Furthermore, women in Mesopotamian civilization were sometimes divided into two sharply distinguished categories. Under an Assyrian law code that was in effect between the fifteenth and eleventh centuries B.C.E., respectable women, those under the protection and sexual control of one man, were required to be veiled when outside the home, whereas nonrespectable women, such as slaves and prostitutes, were forbidden to wear veils and were subject to severe punishment if they presumed to cover their heads.

Finally, in some places, the powerful goddesses of earlier times were gradually relegated to the home and hearth.

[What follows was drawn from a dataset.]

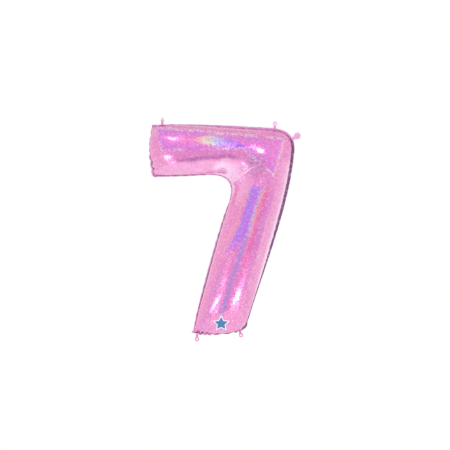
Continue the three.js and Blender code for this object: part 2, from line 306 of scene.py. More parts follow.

They were replaced in the public arena by dominant male deities, who now were credited with the power of creation and fertility and viewed as the patrons of wisdom and learning. This “demotion of the goddess,” argues historian Gerda Lerner, culminated in the Hebrew Scriptures, in which a single male deity, Yahweh (YAH-way), alone undertakes the act of creation without any participation of a female counterpart. Yet this demotion did not occur always or everywhere; in Mesopotamia, for example, the prominent goddess Inanna or Istar long held her own against male gods and was regarded as a goddess of love and sexuality as well as a war deity. In a hymn to Inanna dating to around 2250 B.C.E., the poet and priestess Enheduanna declared: “It is her game to speed conflict and battle, untiring, strapping on her sandals.”

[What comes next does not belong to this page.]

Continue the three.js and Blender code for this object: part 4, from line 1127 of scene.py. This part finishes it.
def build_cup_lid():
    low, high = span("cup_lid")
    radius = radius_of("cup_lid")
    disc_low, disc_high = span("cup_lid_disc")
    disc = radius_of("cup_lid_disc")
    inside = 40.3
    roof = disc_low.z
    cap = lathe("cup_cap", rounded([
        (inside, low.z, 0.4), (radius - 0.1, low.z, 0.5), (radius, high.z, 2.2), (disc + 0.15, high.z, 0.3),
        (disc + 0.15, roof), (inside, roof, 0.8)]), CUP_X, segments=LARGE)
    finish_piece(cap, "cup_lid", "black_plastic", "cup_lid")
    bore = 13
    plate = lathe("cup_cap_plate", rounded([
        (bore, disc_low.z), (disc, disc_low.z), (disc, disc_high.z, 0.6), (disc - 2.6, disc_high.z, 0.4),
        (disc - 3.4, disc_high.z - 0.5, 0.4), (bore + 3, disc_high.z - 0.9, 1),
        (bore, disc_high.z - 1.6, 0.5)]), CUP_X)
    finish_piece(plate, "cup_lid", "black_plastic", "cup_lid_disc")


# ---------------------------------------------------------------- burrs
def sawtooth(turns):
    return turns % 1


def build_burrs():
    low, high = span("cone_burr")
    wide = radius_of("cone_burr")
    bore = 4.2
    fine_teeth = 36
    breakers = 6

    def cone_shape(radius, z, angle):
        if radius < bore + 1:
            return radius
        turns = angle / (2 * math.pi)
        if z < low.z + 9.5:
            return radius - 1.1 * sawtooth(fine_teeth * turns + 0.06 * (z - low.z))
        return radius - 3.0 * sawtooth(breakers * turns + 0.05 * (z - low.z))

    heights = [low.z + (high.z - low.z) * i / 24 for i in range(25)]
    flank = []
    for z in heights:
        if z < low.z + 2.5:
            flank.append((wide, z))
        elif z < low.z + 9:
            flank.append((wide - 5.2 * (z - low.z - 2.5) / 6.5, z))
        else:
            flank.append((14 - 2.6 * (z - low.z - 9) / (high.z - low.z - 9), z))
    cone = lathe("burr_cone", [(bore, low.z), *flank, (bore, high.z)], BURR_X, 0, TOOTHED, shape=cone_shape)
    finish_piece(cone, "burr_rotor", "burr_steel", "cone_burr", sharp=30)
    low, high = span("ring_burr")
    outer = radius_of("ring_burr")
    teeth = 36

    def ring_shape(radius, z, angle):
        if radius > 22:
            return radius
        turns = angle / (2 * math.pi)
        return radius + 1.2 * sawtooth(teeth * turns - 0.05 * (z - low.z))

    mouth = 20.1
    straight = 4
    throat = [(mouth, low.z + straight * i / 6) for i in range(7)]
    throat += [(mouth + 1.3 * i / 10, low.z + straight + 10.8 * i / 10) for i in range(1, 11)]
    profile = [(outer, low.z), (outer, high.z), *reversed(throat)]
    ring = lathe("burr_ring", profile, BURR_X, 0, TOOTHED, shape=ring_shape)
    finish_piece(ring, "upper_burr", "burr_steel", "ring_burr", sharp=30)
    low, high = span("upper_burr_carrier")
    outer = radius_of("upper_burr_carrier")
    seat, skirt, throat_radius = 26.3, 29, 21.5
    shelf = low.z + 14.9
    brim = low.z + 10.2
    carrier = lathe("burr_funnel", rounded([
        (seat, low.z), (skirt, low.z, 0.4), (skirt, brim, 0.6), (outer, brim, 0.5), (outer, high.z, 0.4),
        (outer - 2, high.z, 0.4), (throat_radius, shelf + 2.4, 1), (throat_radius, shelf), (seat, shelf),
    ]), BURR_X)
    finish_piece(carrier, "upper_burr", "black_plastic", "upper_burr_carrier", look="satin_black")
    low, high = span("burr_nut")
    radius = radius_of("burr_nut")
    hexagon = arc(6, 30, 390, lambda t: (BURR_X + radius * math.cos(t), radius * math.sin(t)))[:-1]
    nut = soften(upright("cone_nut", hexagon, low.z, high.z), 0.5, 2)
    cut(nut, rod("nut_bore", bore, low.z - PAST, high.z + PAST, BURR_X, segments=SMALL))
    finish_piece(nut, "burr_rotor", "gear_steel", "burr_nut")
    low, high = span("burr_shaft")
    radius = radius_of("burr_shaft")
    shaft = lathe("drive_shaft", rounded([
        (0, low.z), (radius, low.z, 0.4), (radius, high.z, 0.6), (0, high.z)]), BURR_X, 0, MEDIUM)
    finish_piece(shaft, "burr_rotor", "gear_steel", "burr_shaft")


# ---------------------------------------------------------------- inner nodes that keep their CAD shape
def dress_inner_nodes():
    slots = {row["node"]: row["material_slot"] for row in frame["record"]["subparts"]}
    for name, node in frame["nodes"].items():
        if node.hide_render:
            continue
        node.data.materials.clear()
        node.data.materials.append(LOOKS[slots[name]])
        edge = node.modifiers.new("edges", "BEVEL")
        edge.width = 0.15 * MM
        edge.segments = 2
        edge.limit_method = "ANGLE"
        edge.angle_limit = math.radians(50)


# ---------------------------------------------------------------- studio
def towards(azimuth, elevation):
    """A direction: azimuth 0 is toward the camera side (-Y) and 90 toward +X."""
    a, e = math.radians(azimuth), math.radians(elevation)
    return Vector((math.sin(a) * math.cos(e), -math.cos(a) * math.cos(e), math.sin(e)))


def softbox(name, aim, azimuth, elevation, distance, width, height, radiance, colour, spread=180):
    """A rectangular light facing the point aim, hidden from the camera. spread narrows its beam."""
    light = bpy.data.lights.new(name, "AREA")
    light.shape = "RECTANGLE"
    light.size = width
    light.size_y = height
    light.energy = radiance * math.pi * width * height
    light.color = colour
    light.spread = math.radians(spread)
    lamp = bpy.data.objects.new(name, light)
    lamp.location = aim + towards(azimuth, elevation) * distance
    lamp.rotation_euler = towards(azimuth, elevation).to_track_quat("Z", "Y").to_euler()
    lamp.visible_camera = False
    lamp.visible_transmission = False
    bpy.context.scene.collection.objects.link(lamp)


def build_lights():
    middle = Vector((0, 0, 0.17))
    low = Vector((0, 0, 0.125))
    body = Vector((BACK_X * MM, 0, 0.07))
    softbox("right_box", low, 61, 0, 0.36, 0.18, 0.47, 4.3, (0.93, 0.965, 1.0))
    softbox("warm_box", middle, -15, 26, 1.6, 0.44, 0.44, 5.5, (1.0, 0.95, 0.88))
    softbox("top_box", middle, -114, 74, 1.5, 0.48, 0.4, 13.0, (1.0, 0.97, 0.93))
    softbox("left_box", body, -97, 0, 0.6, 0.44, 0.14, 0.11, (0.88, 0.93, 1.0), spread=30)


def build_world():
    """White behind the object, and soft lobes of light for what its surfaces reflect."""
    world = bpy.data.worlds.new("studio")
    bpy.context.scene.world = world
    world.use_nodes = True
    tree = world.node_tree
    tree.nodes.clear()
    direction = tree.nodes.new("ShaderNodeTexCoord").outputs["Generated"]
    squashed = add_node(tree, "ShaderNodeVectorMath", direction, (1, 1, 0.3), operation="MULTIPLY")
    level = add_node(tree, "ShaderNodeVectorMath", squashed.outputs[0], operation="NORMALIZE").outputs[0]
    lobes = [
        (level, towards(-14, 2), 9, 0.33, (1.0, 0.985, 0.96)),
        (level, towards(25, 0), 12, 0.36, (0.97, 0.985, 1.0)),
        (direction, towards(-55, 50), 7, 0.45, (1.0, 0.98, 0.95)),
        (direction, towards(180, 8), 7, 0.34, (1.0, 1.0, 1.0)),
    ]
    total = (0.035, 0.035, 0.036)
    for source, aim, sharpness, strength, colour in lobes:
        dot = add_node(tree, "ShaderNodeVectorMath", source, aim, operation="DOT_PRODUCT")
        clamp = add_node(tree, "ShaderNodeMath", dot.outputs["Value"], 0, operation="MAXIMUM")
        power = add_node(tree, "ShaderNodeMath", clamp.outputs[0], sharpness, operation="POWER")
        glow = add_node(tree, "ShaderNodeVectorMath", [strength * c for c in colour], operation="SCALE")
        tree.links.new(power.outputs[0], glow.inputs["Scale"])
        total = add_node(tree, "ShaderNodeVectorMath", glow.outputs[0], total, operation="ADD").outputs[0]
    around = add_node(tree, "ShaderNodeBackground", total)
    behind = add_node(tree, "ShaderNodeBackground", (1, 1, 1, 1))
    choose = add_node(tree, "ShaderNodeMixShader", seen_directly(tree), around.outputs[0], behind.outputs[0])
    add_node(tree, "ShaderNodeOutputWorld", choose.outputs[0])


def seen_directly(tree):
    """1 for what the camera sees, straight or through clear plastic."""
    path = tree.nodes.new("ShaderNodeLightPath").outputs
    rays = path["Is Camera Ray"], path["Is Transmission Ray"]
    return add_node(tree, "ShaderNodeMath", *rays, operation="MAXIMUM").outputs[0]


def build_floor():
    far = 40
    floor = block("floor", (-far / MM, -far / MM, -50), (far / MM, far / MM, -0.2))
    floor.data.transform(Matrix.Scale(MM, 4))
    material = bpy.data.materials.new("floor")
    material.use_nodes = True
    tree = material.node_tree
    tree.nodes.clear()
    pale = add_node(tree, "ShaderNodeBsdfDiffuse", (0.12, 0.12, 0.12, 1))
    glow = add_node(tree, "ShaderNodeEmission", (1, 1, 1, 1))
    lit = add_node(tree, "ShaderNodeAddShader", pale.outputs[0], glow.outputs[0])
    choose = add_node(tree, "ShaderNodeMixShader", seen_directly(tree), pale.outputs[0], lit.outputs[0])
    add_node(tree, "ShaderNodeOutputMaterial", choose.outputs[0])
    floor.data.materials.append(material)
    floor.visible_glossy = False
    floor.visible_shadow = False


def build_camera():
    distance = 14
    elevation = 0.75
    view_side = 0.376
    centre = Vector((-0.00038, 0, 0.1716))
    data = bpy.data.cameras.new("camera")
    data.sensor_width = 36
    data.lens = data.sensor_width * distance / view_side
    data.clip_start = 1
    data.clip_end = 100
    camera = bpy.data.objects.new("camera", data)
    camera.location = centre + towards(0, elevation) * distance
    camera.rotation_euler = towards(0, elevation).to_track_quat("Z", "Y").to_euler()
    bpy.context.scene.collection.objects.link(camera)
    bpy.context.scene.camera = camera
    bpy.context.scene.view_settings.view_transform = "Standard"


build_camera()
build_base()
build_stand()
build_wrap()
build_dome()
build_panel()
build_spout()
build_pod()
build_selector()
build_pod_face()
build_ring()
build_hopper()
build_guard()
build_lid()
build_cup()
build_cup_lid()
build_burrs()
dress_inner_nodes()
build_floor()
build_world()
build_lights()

Thus expressions of patriarchy varied among the first civilizations. Egypt, while clearly patriarchal, afforded its women greater opportunities than did most other First Civilizations. In Egypt, women were recognized as legal equals to men, able to own property and slaves, to administer and sell land, to make their own wills, to sign their own marriage contracts, and to initiate divorce. Moreover, married women in Egypt were not veiled as they were at times in Mesopotamia. Royal women occasionally exercised significant political power, acting as regents for their young sons or, more rarely, as queens in their own right. Clearly, though, this was seen as abnormal, for Egypt’s most famous queen, Hatshepsut (r. 1472–1457 B.C.E.), was sometimes portrayed in statues as a man, dressed in male clothing and sporting the traditional false beard of the pharaoh.